TASK -> Set down exactly the lines in the records below that run from the line with "obj.matrix_world = world" to the line with "bpy.data.objects.remove(obj)", inclusive, and nothing more.

************

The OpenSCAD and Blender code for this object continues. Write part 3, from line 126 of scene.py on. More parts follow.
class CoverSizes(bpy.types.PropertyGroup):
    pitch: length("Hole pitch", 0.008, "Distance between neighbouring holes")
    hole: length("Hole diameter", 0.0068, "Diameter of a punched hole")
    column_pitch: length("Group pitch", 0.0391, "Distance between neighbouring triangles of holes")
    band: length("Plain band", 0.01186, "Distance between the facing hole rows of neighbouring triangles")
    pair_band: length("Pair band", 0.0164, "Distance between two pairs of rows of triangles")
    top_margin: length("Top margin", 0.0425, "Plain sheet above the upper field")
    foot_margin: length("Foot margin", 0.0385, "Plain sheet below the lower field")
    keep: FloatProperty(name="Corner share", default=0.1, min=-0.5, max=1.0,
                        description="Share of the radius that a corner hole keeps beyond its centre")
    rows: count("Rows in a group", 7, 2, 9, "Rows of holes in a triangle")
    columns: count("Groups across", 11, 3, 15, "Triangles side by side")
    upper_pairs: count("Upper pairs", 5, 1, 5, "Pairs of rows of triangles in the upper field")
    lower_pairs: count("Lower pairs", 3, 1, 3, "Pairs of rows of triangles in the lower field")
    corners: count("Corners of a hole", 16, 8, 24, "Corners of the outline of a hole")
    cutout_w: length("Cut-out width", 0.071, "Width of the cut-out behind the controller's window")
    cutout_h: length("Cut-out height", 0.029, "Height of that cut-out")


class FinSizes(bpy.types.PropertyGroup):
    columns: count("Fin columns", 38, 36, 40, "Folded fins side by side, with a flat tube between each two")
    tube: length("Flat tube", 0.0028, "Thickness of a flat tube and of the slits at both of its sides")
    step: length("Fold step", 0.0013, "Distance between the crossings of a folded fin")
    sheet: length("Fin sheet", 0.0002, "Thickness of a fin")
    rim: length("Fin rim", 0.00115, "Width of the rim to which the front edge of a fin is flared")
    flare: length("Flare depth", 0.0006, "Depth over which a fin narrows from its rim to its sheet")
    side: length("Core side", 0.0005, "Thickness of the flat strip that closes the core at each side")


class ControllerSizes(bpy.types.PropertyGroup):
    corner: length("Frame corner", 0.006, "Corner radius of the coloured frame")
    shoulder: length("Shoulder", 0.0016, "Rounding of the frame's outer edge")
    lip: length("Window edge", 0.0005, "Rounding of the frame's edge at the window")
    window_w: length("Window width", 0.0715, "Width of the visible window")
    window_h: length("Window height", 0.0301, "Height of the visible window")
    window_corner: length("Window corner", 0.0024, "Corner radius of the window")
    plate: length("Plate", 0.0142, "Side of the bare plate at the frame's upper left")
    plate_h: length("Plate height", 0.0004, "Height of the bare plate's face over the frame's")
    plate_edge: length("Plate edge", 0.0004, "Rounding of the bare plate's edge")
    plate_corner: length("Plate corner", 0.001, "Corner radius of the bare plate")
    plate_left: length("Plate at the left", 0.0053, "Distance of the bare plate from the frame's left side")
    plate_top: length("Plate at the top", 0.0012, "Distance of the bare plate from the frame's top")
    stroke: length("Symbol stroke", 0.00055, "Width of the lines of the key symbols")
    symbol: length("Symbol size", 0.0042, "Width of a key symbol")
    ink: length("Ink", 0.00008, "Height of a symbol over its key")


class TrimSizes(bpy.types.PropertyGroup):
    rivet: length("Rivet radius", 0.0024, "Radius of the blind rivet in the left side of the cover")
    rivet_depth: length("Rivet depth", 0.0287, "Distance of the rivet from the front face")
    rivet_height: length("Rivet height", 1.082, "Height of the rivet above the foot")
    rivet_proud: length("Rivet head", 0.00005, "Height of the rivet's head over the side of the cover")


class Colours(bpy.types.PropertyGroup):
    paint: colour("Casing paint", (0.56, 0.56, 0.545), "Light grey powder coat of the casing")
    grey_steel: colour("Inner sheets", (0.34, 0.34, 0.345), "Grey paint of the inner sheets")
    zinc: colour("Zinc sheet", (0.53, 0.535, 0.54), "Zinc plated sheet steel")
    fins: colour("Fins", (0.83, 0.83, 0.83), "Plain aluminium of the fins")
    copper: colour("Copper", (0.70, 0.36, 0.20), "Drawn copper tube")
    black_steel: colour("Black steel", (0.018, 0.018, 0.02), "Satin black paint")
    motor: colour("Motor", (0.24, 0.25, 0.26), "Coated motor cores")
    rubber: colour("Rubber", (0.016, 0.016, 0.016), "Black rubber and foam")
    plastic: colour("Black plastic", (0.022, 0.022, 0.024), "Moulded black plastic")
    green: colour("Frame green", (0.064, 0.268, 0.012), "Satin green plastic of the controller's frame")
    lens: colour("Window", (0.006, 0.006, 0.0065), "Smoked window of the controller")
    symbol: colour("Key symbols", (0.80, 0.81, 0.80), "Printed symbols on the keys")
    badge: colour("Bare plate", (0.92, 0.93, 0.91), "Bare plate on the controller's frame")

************

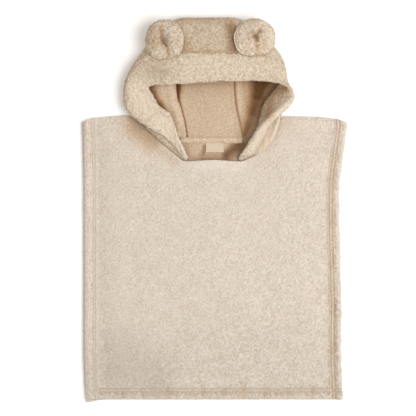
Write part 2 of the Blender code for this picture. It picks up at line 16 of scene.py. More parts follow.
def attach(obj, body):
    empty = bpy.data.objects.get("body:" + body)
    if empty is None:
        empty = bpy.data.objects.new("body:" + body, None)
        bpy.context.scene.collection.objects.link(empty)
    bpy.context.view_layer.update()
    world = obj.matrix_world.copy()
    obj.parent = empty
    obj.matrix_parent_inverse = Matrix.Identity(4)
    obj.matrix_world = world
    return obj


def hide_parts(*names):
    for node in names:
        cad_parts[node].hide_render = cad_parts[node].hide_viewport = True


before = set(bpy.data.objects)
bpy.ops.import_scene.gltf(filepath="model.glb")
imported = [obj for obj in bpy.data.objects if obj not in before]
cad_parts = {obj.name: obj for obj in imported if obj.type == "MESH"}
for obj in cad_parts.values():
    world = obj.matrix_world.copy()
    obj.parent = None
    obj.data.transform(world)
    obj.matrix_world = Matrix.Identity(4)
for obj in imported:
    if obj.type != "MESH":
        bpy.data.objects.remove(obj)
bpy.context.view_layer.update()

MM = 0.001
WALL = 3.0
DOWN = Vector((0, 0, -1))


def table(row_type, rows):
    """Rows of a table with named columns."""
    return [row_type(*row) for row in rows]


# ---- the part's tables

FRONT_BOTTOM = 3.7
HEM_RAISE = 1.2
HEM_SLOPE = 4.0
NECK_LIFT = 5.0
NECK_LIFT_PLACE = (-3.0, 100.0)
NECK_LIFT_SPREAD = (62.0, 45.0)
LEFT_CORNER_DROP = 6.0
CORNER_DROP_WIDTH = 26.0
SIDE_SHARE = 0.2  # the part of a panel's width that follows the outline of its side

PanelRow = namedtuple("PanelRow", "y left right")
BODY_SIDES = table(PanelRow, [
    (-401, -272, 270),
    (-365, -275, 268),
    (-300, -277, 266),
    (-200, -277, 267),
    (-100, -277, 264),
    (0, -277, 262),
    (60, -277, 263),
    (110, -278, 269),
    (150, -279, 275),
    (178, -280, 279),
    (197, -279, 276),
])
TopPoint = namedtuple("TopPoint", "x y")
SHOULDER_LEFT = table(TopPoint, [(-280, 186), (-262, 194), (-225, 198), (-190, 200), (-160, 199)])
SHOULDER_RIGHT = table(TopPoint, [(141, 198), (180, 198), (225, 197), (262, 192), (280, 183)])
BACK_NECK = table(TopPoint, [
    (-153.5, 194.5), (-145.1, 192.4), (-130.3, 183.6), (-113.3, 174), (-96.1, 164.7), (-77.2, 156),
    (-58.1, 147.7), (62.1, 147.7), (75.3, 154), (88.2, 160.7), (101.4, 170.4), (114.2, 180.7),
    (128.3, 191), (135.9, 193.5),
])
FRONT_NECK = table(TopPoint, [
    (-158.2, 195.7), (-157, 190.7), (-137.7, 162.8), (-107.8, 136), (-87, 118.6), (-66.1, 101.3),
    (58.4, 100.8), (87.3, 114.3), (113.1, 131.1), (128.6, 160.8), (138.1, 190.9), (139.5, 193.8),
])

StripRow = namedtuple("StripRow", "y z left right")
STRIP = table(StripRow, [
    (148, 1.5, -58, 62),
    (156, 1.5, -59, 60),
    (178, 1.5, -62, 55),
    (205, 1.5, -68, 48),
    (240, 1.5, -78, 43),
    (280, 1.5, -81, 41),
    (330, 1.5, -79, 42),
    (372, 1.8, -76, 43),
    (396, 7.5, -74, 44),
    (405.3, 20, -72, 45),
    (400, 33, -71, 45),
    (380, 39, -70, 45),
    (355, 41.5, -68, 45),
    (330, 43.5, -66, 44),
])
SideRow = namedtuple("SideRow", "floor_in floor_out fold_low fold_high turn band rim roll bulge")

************

EXERCISE OUTPUT ->
    obj.matrix_world = world
    return obj


def hide_parts(*names):
    for node in names:
        cad_parts[node].hide_render = cad_parts[node].hide_viewport = True


before = set(bpy.data.objects)
bpy.ops.import_scene.gltf(filepath="model.glb")
imported = [obj for obj in bpy.data.objects if obj not in before]
cad_parts = {obj.name: obj for obj in imported if obj.type == "MESH"}
for obj in cad_parts.values():
    world = obj.matrix_world.copy()
    obj.parent = None
    obj.data.transform(world)
    obj.matrix_world = Matrix.Identity(4)
for obj in imported:
    if obj.type != "MESH":
        bpy.data.objects.remove(obj)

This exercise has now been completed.